── Stored rows ──

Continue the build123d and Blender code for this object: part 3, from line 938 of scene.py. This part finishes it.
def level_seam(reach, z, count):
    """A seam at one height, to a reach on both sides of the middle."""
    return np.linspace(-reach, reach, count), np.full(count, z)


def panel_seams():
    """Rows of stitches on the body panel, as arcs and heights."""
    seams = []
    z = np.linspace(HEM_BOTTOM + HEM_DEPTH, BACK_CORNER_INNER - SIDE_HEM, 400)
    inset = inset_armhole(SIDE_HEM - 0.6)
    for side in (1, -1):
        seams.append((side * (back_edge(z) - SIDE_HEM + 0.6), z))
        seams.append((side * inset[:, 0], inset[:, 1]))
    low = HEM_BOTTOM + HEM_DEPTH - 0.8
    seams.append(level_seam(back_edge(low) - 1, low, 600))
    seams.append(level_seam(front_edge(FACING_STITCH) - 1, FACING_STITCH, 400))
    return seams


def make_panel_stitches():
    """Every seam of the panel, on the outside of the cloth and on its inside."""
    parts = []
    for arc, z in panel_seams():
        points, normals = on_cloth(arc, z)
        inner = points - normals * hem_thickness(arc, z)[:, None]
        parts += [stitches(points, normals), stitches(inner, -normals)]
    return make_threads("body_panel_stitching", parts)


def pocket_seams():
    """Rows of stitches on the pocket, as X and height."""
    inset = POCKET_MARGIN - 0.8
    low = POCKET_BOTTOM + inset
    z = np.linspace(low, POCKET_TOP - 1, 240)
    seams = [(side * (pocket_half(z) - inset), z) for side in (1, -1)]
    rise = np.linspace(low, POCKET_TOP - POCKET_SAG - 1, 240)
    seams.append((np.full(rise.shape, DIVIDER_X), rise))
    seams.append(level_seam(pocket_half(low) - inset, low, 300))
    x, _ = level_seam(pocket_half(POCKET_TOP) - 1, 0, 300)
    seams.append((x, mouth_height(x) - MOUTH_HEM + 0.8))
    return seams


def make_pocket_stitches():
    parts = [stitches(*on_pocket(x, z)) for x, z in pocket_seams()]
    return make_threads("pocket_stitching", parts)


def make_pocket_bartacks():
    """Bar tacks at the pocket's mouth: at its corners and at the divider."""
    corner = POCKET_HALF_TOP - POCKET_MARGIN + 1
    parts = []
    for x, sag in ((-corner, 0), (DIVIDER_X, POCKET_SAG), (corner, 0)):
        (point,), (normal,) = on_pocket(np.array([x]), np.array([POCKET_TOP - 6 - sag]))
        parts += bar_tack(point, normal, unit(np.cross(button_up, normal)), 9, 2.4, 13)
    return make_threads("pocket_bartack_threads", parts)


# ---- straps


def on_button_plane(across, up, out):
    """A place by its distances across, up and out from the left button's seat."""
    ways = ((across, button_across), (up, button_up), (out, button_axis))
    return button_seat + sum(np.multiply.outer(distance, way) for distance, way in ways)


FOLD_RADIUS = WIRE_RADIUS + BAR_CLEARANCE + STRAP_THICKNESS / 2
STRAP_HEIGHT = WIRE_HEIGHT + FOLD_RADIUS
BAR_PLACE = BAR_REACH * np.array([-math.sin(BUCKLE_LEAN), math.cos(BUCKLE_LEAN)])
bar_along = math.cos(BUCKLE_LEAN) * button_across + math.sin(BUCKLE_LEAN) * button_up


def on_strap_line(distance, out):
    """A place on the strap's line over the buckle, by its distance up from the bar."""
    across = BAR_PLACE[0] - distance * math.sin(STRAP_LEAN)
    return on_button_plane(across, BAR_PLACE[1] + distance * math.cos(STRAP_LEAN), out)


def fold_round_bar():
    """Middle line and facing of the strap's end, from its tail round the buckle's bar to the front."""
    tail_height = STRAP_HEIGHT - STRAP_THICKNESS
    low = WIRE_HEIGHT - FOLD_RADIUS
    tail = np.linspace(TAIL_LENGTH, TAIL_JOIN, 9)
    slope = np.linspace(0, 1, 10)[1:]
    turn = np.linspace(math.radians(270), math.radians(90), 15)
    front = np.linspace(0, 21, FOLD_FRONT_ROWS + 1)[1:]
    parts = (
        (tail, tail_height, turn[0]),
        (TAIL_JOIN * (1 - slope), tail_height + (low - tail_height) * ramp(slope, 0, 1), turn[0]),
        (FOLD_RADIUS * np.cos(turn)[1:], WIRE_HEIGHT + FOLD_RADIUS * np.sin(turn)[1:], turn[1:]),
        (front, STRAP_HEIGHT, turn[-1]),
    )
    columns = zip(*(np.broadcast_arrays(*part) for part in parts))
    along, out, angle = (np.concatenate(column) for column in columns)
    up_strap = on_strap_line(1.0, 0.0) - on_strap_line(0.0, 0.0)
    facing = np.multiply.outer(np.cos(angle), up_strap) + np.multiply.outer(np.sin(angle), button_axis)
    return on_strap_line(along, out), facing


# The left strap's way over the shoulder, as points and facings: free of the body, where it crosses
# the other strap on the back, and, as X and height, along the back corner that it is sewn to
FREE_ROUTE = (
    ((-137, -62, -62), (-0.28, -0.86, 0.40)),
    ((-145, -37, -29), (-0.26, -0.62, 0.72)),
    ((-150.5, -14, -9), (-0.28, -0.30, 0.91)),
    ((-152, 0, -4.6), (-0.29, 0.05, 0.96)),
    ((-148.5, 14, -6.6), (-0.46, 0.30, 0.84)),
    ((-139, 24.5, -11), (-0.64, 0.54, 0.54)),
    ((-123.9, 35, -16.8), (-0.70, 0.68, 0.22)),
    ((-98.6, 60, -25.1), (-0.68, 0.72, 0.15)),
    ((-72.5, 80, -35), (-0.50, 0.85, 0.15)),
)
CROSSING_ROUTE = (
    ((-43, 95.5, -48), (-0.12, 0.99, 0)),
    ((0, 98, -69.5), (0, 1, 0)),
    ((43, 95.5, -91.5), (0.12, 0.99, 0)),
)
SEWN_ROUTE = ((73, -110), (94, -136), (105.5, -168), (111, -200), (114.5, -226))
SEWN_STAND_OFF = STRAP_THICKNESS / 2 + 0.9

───
── Stored rows ──

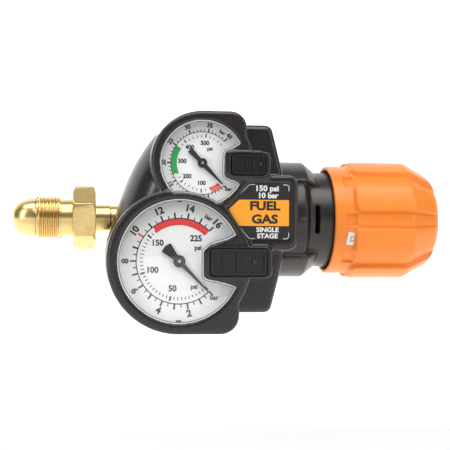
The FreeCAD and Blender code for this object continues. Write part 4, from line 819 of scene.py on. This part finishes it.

───

*Directions:*
Show all lines in the entries above where the word "scene" appears.

*Output for this exercise:*
Continue the build123d and Blender code for this object: part 3, from line 938 of scene.py. This part finishes it.
The FreeCAD and Blender code for this object continues. Write part 4, from line 819 of scene.py on. This part finishes it.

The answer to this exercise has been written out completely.